GADformer: A Transparent Transformer Model for Group Anomaly Detection on Trajectories
Andreas Lohrer, Darpan Malik, Claudius Zelenka, Peer Kröger
TL;DR
GADFormer presents a transparent, BERT-based transformer model for Group Anomaly Detection on trajectories, enabling unsupervised and semi-supervised learning with attention-driven representations of trajectory segments. It introduces a Block Attention-anomaly Score (BAS) to inspect how attention patterns separate normal from abnormal groups, enhancing model transparency. Across synthetic and three real-world trajectory datasets, GADFormer achieves competitive or superior AUROC and often higher AUPRC compared with GRU-based and MTGAD baselines, while remaining robust to noise and novelty.
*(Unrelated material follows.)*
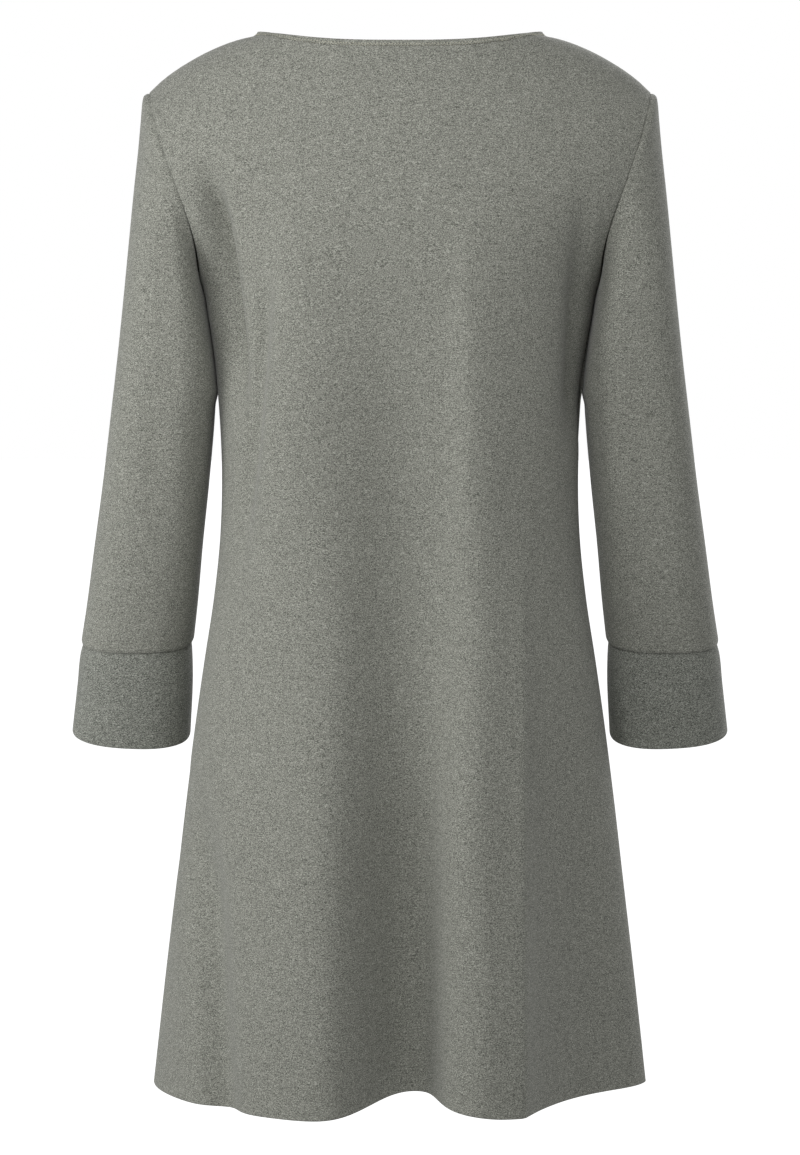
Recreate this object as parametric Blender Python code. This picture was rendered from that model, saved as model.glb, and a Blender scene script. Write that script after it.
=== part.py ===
"""An a-line dress with set-in sleeves and deep cuffs, filled out as it hangs on a general figure.

The tables are in millimetres. +X is the wearer's left, -Y the front, and +Z is up. The origin is the
middle of the line between the neck ends of the two shoulder seams, where the wearer holds the dress up.
"""

from collections import namedtuple
from math import acos, cos, exp, pi, radians, sin, sqrt

import bmesh
import bpy
import numpy as np
from mathutils import Vector

MM = 0.001
WALL = 1.5
SEAM_GAP = 0.3

BACK = 1
FRONT = -1

# Level sections of the whole body, from the top of the neckline to the hem. Each is a rounded oval.
# Above the underarm the half width is where the shoulder, carried on past the armhole, would end.
BodySection = namedtuple("BodySection", "height half_width back_depth front_depth roundness")
BODY = (
    BodySection(-854, 203.6, 157.0, 144.0, 1.79),
    BodySection(-770, 194.0, 147.0, 138.0, 1.85),
    BodySection(-687, 184.0, 134.0, 131.0, 1.92),
    BodySection(-620, 176.0, 126.0, 125.0, 1.98),
    BodySection(-555, 167.5, 117.0, 119.0, 2.04),
    BodySection(-505, 160.2, 109.0, 114.0, 2.08),
    BodySection(-455, 152.4, 102.5, 110.0, 2.1),
    BodySection(-406, 147.0, 99.5, 107.5, 2.1),
    BodySection(-350, 145.2, 100.5, 110.5, 2.1),
    BodySection(-284, 148.8, 104.5, 118.5, 2.1),
    BodySection(-228, 155.8, 106.5, 121.5, 2.1),
    BodySection(-200, 161.0, 106.5, 118.5, 2.1),
    BodySection(-180, 170.5, 105.8, 114.5, 2.1),
    BodySection(-157, 189.0, 104.2, 107.5, 2.1),
    BodySection(-120, 222.0, 99.5, 93.0, 2.1),
    BodySection(-86, 232.0, 92.0, 79.0, 2.08),
    BodySection(-62, 222.0, 85.0, 69.0, 2.05),
    BodySection(-44, 202.5, 79.0, 61.5, 2.0),
    BodySection(-33, 190.5, 75.0, 57.0, 2.0),
    BodySection(-21.6, 173.9, 71.0, 52.5, 2.0),
    BodySection(-9.6, 151.2, 66.6, 47.5, 2.0),
    BodySection(-5.6, 141.5, 65.3, 45.8, 2.0),
    BodySection(-1.6, 128.6, 64.0, 44.2, 2.0),
    BodySection(0.5, 118.6, 63.2, 43.4, 2.0),
    BodySection(2.4, 116.0, 62.4, 42.6, 2.0),
    BodySection(4.3, 114.8, 61.5, 42.0, 2.0),
)
NECK_TOP = 4.3
BACK_NECK_DROP = 12.4
FRONT_NECK_DROP = 102.0
SHOULDER_TIP = -44
UNDERARM = -195
CHEST = -238
HEM = -854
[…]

The work demonstrates the feasibility of using a transformer-encoder for GAD on coordinate-based trajectories and opens avenues for cross-domain extensions and improved probability calibration.
Abstract
Group Anomaly Detection (GAD) identifies unusual pattern in groups where individual members might not be anomalous. This task is of major importance across multiple disciplines, in which also sequences like trajectories can be considered as a group. As groups become more diverse in heterogeneity and size, detecting group anomalies becomes challenging, especially without supervision. Though Recurrent Neural Networks are well established deep sequence models, their performance can decrease with increasing sequence lengths. Hence, this paper introduces GADformer, a BERT-based model for attention-driven GAD on trajectories in unsupervised and semi-supervised settings. We demonstrate how group anomalies can be detected by attention-based GAD. We also introduce the Block-Attention-anomaly-Score (BAS) to enhance model transparency by scoring attention patterns. In addition to that, synthetic trajectory generation allows various ablation studies. In extensive experiments we investigate our approach versus related works in their robustness for trajectory noise and novelties on synthetic data and three real world datasets.